I think part of how I broke myself involves how full on I have been in going into things recently. My wholesale embrace of Royal Rumbles and the consequent binging on them left no room for anything else. Similarly, since restarting Final Fantasy IX I have been obsessed with it to the exclusion of all else, I've only managed to force out blogs in work, and the editing of last week's podcast was done as a last ditch effort on the Tuesday. I am now trying to force the World Cup into my obsessive habits, which has been disappointing so far, with some decidedly sub-par games. Hearing the disgusted commentary on 5Live was more draining than the actual match however. Rather than just rage that the match was a waste of time, it would be more beneficial to look ahead optimistically, especially given the very early stage of the tournament, and the plethora of opportunities for excitement there is to come. Having a professional, paid commentator wailing along the lines of "oh for fuck sake, what an absolute load of arsemangle!" just saps the fun and excitement out of the whole thing. I enjoying hearing Robbie Savage covering matches, but having a Welsh accent whilst commentating makes me feel as though there's rugby on. If the matches were covered by Jonathan Davies I think it would really unsettle Welsh viewers. I think it would be exactly the sort of low-level freakout that would add an extra frisson of interest during a game.

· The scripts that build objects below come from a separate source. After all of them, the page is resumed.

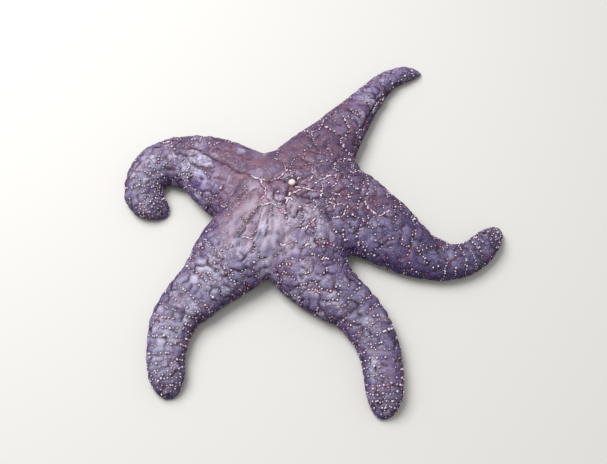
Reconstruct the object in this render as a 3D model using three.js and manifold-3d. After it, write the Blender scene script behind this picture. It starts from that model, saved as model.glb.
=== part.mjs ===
// An ochre sea star, life size, resting on its oral side: a domed central disc, the madreporite
// beside its middle, and five arms, each parted into three lengths by thin cuts. A furrow for the
// tube feet runs under every arm to the mouth. Millimetres, +Z up, the floor at z = 0.
import * as THREE from "three";
import { mergeVertices } from "three/addons/utils/BufferGeometryUtils.js";
import Module from "manifold-3d";

const wasm = await Module();
wasm.setup();

// ---------------------------------------------------------------- driving dimensions
const DISC_HEIGHT = 30;
const CUT = 0.3; // gap left between neighbouring lengths of flesh

// Where two arms part, seen from above: its direction in degrees and its distance from the centre.
const AXILS = [
  { bearing: 34.6, radius: 63 },
  { bearing: 103.5, radius: 42 },
  { bearing: 191.6, radius: 42 },
  { bearing: 259, radius: 52 },
  { bearing: 321.5, radius: 52 },
];

// Each arm's midline from the disc's centre to its tip, and its half width at every quarter of it.
const ARMS = [
  {
    name: "arm_1",
    midline: [[0, 0], [14, 22], [31, 47], [51, 78], [77, 111], [104, 122]],
    halfWidths: [28, 26, 17, 10, 6],
  },
  {
    name: "arm_2",
    midline: [[0, 0], [29, 4], [61, -13], [93, -35], [120, -36], [146, -12]],
    halfWidths: [30, 31.5, 22, 12.5, 9],
  },
  {
    name: "arm_3",
    midline: [[0, 0], [13, -28], [27, -53], [50, -75], [62, -101], [63, -140]],
    halfWidths: [28, 28.5, 18, 14, 11.5],
  },
  {
    name: "arm_4",
    midline: [[0, 0], [-20, -26], [-41, -51], [-61, -75], [-66, -100], [-62, -128]],
    halfWidths: [28, 28.5, 19.5, 14, 11.5],
  },
  {
    name: "arm_5",
    midline: [[0, 0], [-27, 17], [-57, 36], [-83, 34], [-92, 12], [-74, -3]],
    halfWidths: [28, 29, 22, 14.5, 11.5],
  },
];
const RIDGE = { base: 5.5, perHalfWidth: 0.7 }; // an arm's height from its half width
const START = 0.1; // share of the midline where an arm leaves the inside of the disc
const LENGTH_ENDS = [0.5, 0.75]; // shares of the midline where an arm is parted
const LENGTH_NAMES = ["inner", "middle", "tip"];
const ROUND_END = 0.88; // share of the midline where the blunt tip starts to round off
const LAST_SECTION = 0.9985; // share of the midline of an arm's last section, just short of its point

const FURROW = { halfWidth: 5, depth: 5, end: 0.95, tipShare: 0.45 };
const MOUTH = { radius: 9, depth: 7, sides: 20 };
const MADREPORITE = { x: 8.7, y: 6.5, radius: 2.4, rise: 1.1, seat: 2, sides: 16 };
const BELOW = 1; // how far a cutting solid reaches past the face that it opens

// ---------------------------------------------------------------- cross-section
const EQUATOR = 0.32; // height of the widest line, as a share of the whole height
const FULLNESS = 2.35; // exponent of the superellipse: 2 is an ellipse, more is boxier
const TOP_STEPS = 10;
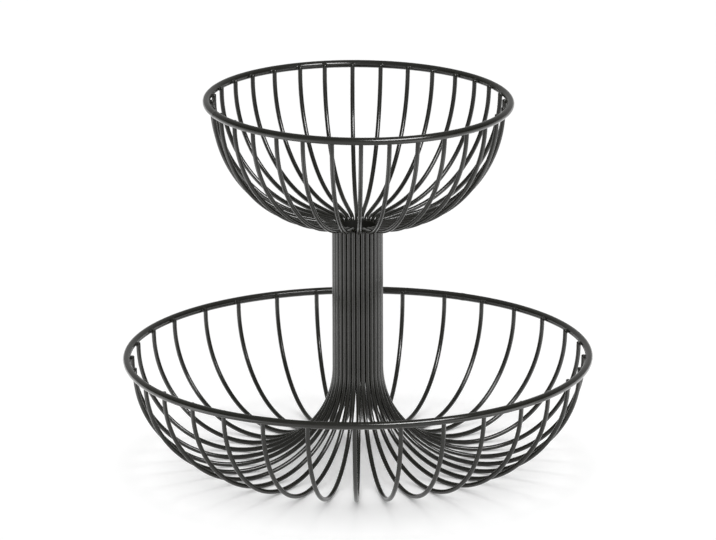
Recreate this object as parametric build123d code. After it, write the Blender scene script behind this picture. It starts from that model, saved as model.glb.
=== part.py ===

Especially when they are being the absolute waste of complete time oh my god this is an hour and a half of my life I am never getting back, skies above and Cruijff on a bike! sort of games they've been so far.

Hopefully the Brazil match later on will be more exciting, but if not I have more editing to look forward to, and since I am suffering wrestling-based brain damage if it gets too boring I can always shut my eyes and watch the never ending montage of over-the-top-rope eliminations I have playing in my skull. What's the best elimination you've seen so far, you ask? Sgt. Slaughter being eliminated by Sid Justice in the 1992 Rumble, nothing beats a lumper going over bigstyle.

I am still trying to find a way to kickstart my brain, hopefully service will resume eventually.